Una volta cessato il servizio, della Ferrari si perdono le tracce. Viene data per scomparsa, forse demolita. In realtà la macchina era stata comprata da un collezionista a un’asta di mezzi militari e tenuta a lungo al sicuro, in garage.
“L’abbiamo trovata! Abbiamo trovato la macchina di Spatafora!”
gridarono anni dopo al telefono i poliziotti incaricati di recuperarla, quando infine la individuarono come fosse uno dei banditi braccati dal famoso Brigadiere. Oggi la macchina si chiama come il suo grande pilota: Ferrari Spatafora. Spesso è protagonista delle mostre di mezzi di Polizia: da poco è stata esposta a Venezia, in occasione della mostra “La Polizia nel cinema”.

(Nel film c’è la scena girata con la Ferrari vera che viene scoperchiata nel garage della polizia dove è custodita)

Ancora adesso, sotto la carrozzeria, si possono vedere i segni degli scalini di Trinità dei Monti.

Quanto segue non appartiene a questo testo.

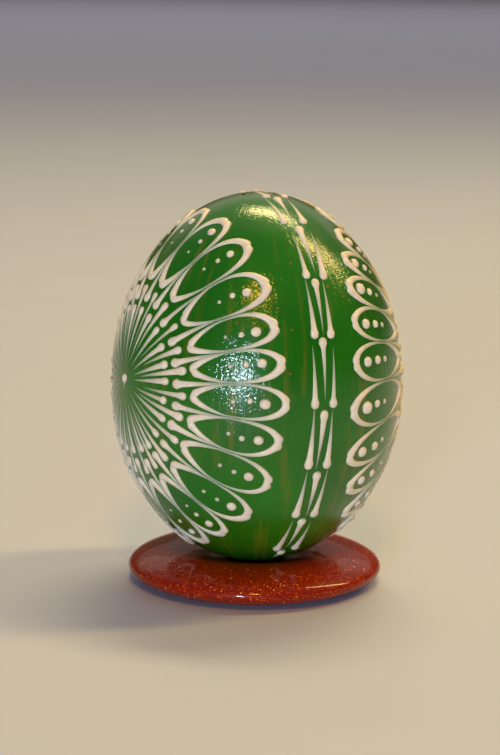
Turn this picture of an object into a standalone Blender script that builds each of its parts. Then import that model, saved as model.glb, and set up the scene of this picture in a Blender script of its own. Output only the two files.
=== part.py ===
"""A painted hen's egg with a raised pattern of wax drops, standing on a ring of polished glass.

The egg and the ring are two closed solids. The wax is bonded to the shell, so the two share one skin:
it is triangulated between the outlines and the crests of the drops, and bent from a sphere into an egg.
"""
import math
from collections import namedtuple

import bmesh
import bpy
import numpy as np
from mathutils import Vector
from mathutils.geometry import delaunay_2d_cdt

MM = 0.001

# Shell
EGG_WIDE = 45.2 * MM
EGG_TALL = 58.0 * MM
BLUNT_FOOT = 0.032
FULL_ENDS = 0.009

# Glass ring
RING_ACROSS = 40.0 * MM
RING_HOLE = 9.0 * MM
RING_THICK = 5.2 * MM
RING_FLAT = 4.0 * MM
RING_FULLNESS = 2.0
RING_STEPS = 40
RING_SIDES = 16
REST_GAP = 0.3 * MM

# Wax: how high a drop stands for each millimetre of its width
WAX_RISE = 0.34

# Rosettes: where their middles lie, as a turn about Z and a tilt above the level, in degrees; the half
# widths of a petal's beads; and how far the hand strayed from an even spacing and from an even reach,
# petal by petal from the top
Rosette = namedtuple("Rosette", "turn tilt petals first_petal reach beads strays reaches")
ROSETTES = (
    Rosette(
        turn=-153.3,
        tilt=2.4,
        petals=24,
        first_petal=90.6,
        reach=76.0,
        beads=(0.8 * MM, 0.5 * MM, 0.36 * MM),
        strays={0: -0.8, 2: -0.2, 3: 2.2, 4: 2.8, 5: 0.3, 7: -0.8, 8: -0.6, 9: 1.0, 10: 0.5, 11: -1.0},
        reaches={3: 0.995, 4: 0.98, 5: 0.985, 7: 0.989, 8: 0.982, 9: 0.981, 10: 0.96, 11: 0.965},
    ),
    Rosette(
        turn=26.7,
        tilt=2.4,
        petals=26,
        first_petal=265.5,
        reach=79.0,
        beads=(0.93 * MM, 0.72 * MM, 0.44 * MM),
        strays={16: -1.5, 17: -1.7, 18: -2.8, 20: 2.7, 21: 3.4, 22: 3.0, 23: 0.8, 24: -2.3},
        reaches={16: 1.02, 17: 1.015, 18: 1.02, 20: 0.975, 21: 0.965, 22: 0.975, 23: 0.97, 24: 0.96},
    ),
)
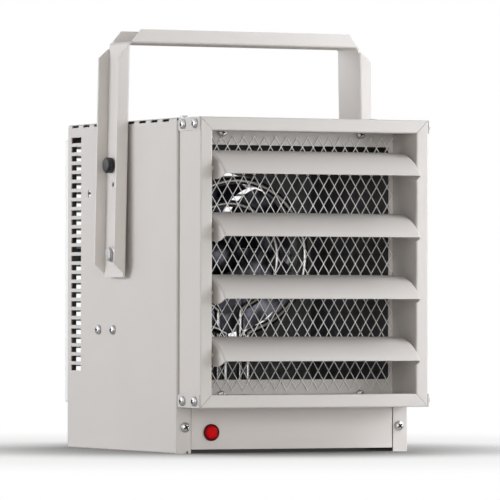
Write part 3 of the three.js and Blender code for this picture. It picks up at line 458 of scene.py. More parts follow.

Il brigadiere fu citato dai giornali come “il poliziotto siracusano che fa centinaia di arresti”. Fu intervistato, cercato. Ebbe un ottimo rapporto con la stampa, pur essendo un uomo schivo. I media non furono gli unici, a capirne le potenzialità. Si racconta che Enzo Ferrari, durante i test a Maranello, chiese al brigadiere Spatafora di lasciare la divisa e andare a correre per lui. Il poliziotto, però, rispose: “No, Commendatore. Grazie, ma è un mestiere troppo pericoloso”.